As always, beware of memory leaks! You can use valgrind
to check for memory leaks. For example, you can run it as follows:
valgrind --tool=memcheck --leak-check=yes ./SetTest
If it gives you a report like the following, you do not have memory leaks in your test cases. We'll grade this part with all our hidden test cases so be sure to build your own test cases to help you find any potential memory leaks.
==1482== Memcheck, a memory error detector ==1482== Copyright (C) 2002-2017, and GNU GPL'd, by Julian Seward et al. ==1482== Using Valgrind-3.13.0 and LibVEX; rerun with -h for copyright info ==1482== Command: ./SetTest ==1482== ==1482== error calling PR_SET_PTRACER, vgdb might block ==1482== ==1482== HEAP SUMMARY: ==1482== in use at exit: 0 bytes in 0 blocks ==1482== total heap usage: 29,796 allocs, 29,796 frees, 1,455,627 bytes allocated ==1482== ==1482== All heap blocks were freed -- no leaks are possible ==1482== ==1482== For counts of detected and suppressed errors, rerun with: -v ==1482== ERROR SUMMARY: 0 errors from 0 contexts (suppressed: 0 from 0)
If you do have memory leaks, the report will look something like the following:
==1516== Memcheck, a memory error detector ==1516== Copyright (C) 2002-2017, and GNU GPL'd, by Julian Seward et al. ==1516== Using Valgrind-3.13.0 and LibVEX; rerun with -h for copyright info ==1516== Command: ./SetTest ==1516== ==1516== error calling PR_SET_PTRACER, vgdb might block ==1516== ==1516== HEAP SUMMARY: ==1516== in use at exit: 941,480 bytes in 24,559 blocks ==1516== total heap usage: 29,822 allocs, 5,263 frees, 1,457,307 bytes allocated ==1516== ==1516== 941,480 (64 direct, 941,416 indirect) bytes in 1 blocks are definitely lost in loss record 4 of 4 ==1516== at 0x4C3017F: operator new(unsigned long) (in /usr/lib/valgrind/vgpreload_memcheck-amd64-linux.so) ==1516== by 0x112912: MultiwayTrieSet::MultiwayTrieSet() (MultiwayTrieSet.cpp:7) ==1516== by 0x10A134: main (SetTest.cpp:22) ==1516== ==1516== LEAK SUMMARY: ==1516== definitely lost: 64 bytes in 1 blocks ==1516== indirectly lost: 941,416 bytes in 24,558 blocks ==1516== possibly lost: 0 bytes in 0 blocks ==1516== still reachable: 0 bytes in 0 blocks ==1516== suppressed: 0 bytes in 0 blocks ==1516== ==1516== For counts of detected and suppressed errors, rerun with: -v ==1516== ERROR SUMMARY: 1 errors from 1 contexts (suppressed: 0 from 0)
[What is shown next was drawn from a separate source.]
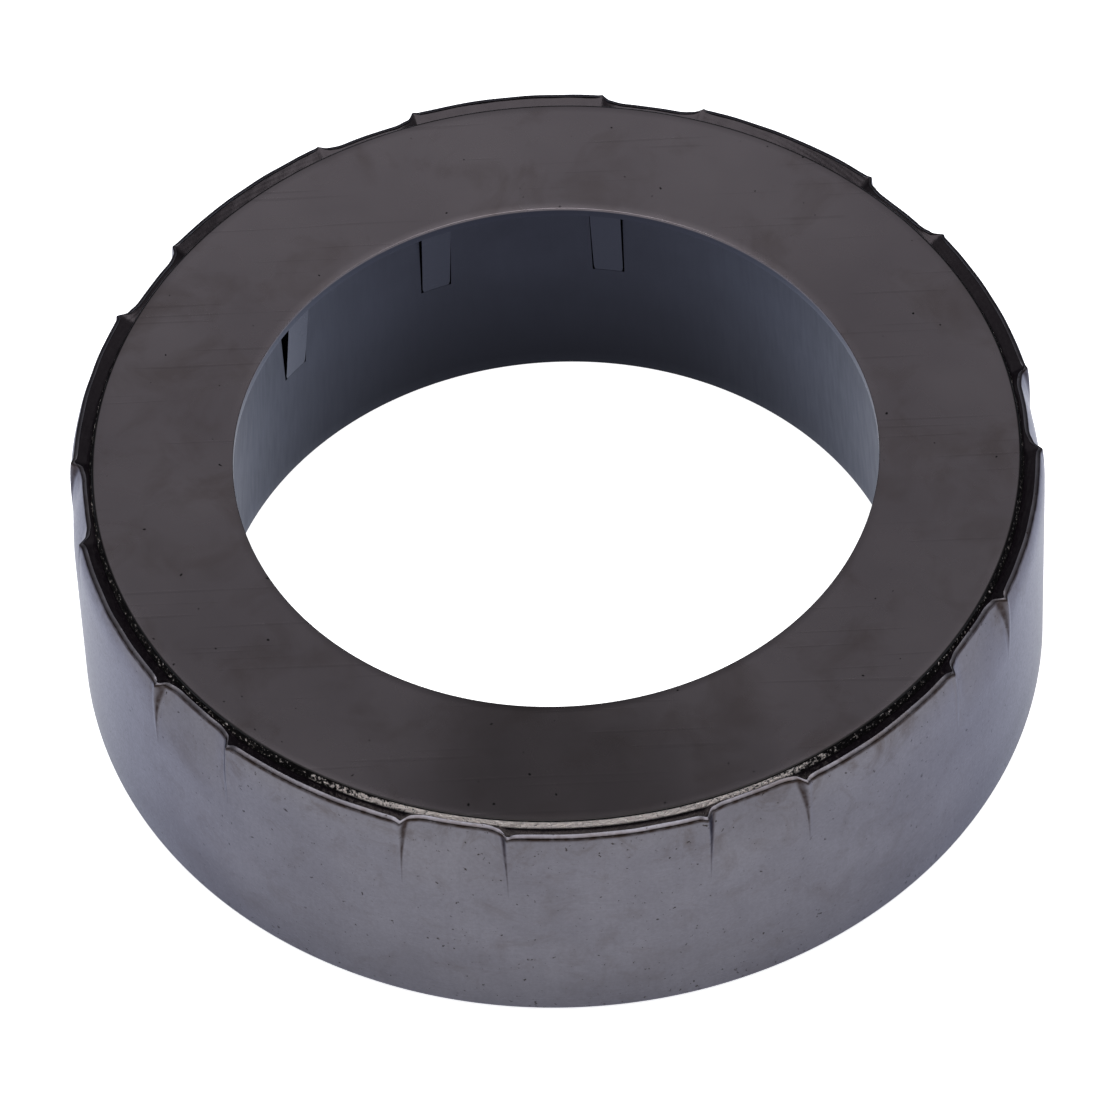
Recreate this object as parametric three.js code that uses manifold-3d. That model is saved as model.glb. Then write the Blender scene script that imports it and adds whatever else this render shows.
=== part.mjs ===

After you have successfully completed the above tasks and have already submitted and graded your code, here are some optional challenges you can try out:
We asked you to implement the Set ADT by wrapping around existing C++ STL implementations of the Array List, Hash Table, Linked List, and Red-Black Tree data structures as well as by implementing your own Multiway Trie (MWT). We will not be requiring you to implement a Ternary Search Tree (TST) as a mandatory task, but if you want more of a challenge, implementing a TST can be quite tricky! Try to implement the Set ADT by implementing your own TST class.
All of the implementations of the Set ADT have the same functionality: the user can insert, find, and remove strings. However, the underlying data structure implementations vary, and each implementation has its respective trade-offs. Through simulation, randomly generate datasets and thoroughly benchmark the multiple Set ADT implementations you have developed.